As for mature eels, they’re mostly eaten now in a jellied form (the eel is naturally gelatinous, or slimy. Yum).
There are still establishments in London where you can sample the classic Victorian triad of eel, pie, and mash. For an unbiased account of what jellied eels taste like at this pie shop, still around today, you can visit the Desperately Seeking Root Beer blog, written by an expatriate Californian.
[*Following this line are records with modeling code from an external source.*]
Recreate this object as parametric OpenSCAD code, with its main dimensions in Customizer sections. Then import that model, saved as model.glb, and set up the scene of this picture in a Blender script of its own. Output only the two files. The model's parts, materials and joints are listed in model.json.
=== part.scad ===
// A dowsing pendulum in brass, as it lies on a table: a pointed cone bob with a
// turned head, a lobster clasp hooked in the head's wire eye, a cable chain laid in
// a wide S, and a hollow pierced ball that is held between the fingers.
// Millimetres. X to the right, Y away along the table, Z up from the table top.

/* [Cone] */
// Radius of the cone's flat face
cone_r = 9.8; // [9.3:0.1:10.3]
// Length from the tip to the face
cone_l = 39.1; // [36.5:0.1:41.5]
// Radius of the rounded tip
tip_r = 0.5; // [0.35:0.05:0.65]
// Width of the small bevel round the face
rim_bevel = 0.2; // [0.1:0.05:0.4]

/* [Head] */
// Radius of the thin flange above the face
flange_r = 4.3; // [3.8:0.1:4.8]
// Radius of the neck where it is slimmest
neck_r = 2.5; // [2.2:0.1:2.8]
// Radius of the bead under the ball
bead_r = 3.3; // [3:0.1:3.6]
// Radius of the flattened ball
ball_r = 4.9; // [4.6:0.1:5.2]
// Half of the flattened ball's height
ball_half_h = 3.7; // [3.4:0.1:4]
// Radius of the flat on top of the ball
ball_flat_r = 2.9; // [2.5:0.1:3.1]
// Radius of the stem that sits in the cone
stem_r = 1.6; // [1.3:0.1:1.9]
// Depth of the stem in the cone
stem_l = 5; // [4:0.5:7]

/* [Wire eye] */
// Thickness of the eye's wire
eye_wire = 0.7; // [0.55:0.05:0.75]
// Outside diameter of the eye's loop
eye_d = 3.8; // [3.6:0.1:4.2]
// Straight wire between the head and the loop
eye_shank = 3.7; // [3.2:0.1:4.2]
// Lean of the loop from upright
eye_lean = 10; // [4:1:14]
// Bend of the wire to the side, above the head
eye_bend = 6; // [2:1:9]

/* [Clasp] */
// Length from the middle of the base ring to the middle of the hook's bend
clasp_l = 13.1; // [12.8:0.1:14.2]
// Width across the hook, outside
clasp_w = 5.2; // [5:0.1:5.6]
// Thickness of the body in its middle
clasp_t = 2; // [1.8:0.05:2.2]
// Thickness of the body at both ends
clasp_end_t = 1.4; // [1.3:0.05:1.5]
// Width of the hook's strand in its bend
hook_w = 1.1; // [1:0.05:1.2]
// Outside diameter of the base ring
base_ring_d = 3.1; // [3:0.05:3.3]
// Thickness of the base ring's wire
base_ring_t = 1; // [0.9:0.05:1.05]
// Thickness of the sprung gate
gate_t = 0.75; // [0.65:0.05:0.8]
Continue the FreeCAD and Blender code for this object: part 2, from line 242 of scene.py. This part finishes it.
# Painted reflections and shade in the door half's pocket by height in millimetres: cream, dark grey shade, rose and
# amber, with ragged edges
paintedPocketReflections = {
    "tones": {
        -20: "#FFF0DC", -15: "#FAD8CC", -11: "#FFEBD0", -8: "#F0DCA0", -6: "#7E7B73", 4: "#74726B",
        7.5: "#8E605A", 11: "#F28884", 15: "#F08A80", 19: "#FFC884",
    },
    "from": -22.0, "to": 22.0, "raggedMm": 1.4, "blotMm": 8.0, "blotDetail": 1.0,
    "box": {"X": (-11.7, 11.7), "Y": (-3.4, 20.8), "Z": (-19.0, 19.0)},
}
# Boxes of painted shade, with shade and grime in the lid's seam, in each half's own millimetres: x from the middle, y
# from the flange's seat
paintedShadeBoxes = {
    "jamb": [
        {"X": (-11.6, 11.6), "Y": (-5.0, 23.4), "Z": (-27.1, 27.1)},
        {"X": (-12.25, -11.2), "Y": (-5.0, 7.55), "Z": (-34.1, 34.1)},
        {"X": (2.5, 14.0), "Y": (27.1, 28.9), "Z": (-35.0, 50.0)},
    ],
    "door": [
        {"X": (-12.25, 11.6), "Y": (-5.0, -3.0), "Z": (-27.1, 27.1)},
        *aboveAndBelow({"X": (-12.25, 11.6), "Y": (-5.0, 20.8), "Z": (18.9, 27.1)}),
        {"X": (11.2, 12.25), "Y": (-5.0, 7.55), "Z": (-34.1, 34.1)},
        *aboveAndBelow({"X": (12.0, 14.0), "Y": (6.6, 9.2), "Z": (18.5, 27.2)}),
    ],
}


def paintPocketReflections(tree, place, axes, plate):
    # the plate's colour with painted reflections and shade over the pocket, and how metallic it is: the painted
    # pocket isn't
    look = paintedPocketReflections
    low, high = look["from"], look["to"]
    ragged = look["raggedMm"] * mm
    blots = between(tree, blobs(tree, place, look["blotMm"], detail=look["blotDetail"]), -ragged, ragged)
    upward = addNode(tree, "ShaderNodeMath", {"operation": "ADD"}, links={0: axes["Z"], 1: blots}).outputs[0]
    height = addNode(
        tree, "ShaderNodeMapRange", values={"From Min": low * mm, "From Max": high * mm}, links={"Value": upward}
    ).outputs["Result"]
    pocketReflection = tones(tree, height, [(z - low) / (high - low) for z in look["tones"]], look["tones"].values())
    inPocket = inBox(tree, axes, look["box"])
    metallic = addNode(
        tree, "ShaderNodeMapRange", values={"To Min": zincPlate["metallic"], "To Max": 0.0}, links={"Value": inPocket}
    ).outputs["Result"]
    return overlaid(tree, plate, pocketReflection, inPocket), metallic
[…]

Here’s even more eely deliciousness, an authentic sixteenth century recipe for Fish and Fruit Pie and an account of cooking it here:
With that, Fish Pies: to instruct the person who will be doing this job–because not everyone is a master of it–he should get his fish, that is, good bellies of tuna, good big filets of carp, good big fresh eels–and of all that he should get the quantity that is needed for the number of pies that he is ordered to make; take all of it and cut it into good-sized pieces and set it to cook in a good clean cauldron appropriate in size for the amount you have; when it is cooked, take it out onto fine tables which are good and clean, and cull through all your fish to remove any scales or bones, then chop it up well. Get good candied figs, prunes and dates and slice these up small, to the size of small dice; get pinenuts and have them cleaned thoroughly and get candied raisins and clean them well so there are no seeds left; of all of this take an amount proper for the amount of the fish filling you are making, wash it well in white wine, then mix it in with your fish in a fine pan. Then get another pan which is good and clean in which you will clarify good fine oil; when it is clarified put enough of that oil into your filling for that amount of it, then set it on hot coals to heat up, and stir it continuously with a good spoon. Then get good spice powder and put in a reasonable amount of it, and a lot of sugar. Then order your pastry cook to make large or small pie shells for you, and they should be covered.
What’s the weirdest food you’ve ever eaten? And if you’ve eaten eels, we want to hear all about it.
Lithuanians eat eels too. There’s usually some cold eel at our Christmas eve dinners. Although some people rave about how good it is, I’ve never summoned up the courage to try it. I don’t like head cheese, either.
My husband and I did a long weekend in Norway. We went to a good restaurant and ordered a chef’s surprise dinner. Early courses included some very fresh and delicious seafood. The main course was reindeer. It was very good, too.
I haven’t been brave enough to try eel yet. Haggis? Check! Blood pudding? Check! Steak and kidney pie? Check! Escargot? Check! (although all you really taste is the garlic butter) Alligator? Check! Rattlesnake? Check! Crawfish? Check!
Some other oddities I have tried on my travels :
Fried locusts
Fried grasshoppers
Madagascar cockroaches
A number of other dishes in India for which I cannot remember the names and did not ask the ingredients!
Elena–(smoked) reindeer–yes.
Louisa–I’ve had haggis, black pudding, steak and kidney pie, crawfish, escargots, alligator (that was deep fried and basically I think all deep fried tastes alike). In retrospect the weirdest food I ever had, and in honor of what would have been her 96th birthday was my dear mum’s Gray Dinner. Boiled cod and potatoes with a sauce made from the water the fish had boiled in with (incongruously) fresh parsley. Because you don’t serve green vegetables with fish apparently. And why waste that watery goodness?
I have had smoked eel and it was heavenly. I don’t think I would touch jellied eel or eel pie with your 10 foot pole, however.
The strangest thing I’ve eaten is pickled, sliced lamb brains. I inadvertently helped myself to some at a dim tapas buffet restaurant in Venezuela thinking it was smoked fish pieces (see above–I looove smoked fish). When I returned to the table and realized my ghastly mistake, and ascertained what the heck was actually on my plate, I felt honor bound to take a bite or two. After all, I had put the wretched things on my plate. Blech. Rather tasteless with a mushy smooth texture.
You’re a braver woman than I, Liz! Just eating brains seems sort of … wrong.
When I think of eels, I think of the large number of English royals and peers who have died (choked) from eating them! eel is my favorite kind of sushi. I like both the cooked Unagi and the raw Anago.
I’m a fairly adventurous eater, so I’m not quite sure what counts as the strangest thing I’ve ever eaten: chocolate covered scorpion (from Fortnum and Mason!), durian (certainly the nastiest thing to ever pass my lips; mango with an aftertaste of poo), cockles, rattlesnake, kangaroo, emu, blood pudding, tripe…
The one time I ate eel was in the First Class cabin flying from Sydney to Auckland, as part of the salad course. I wasn’t terribly keen, but I reckoned I might as well try so I could at least say I’d had it. I don’t believe I finished the serving!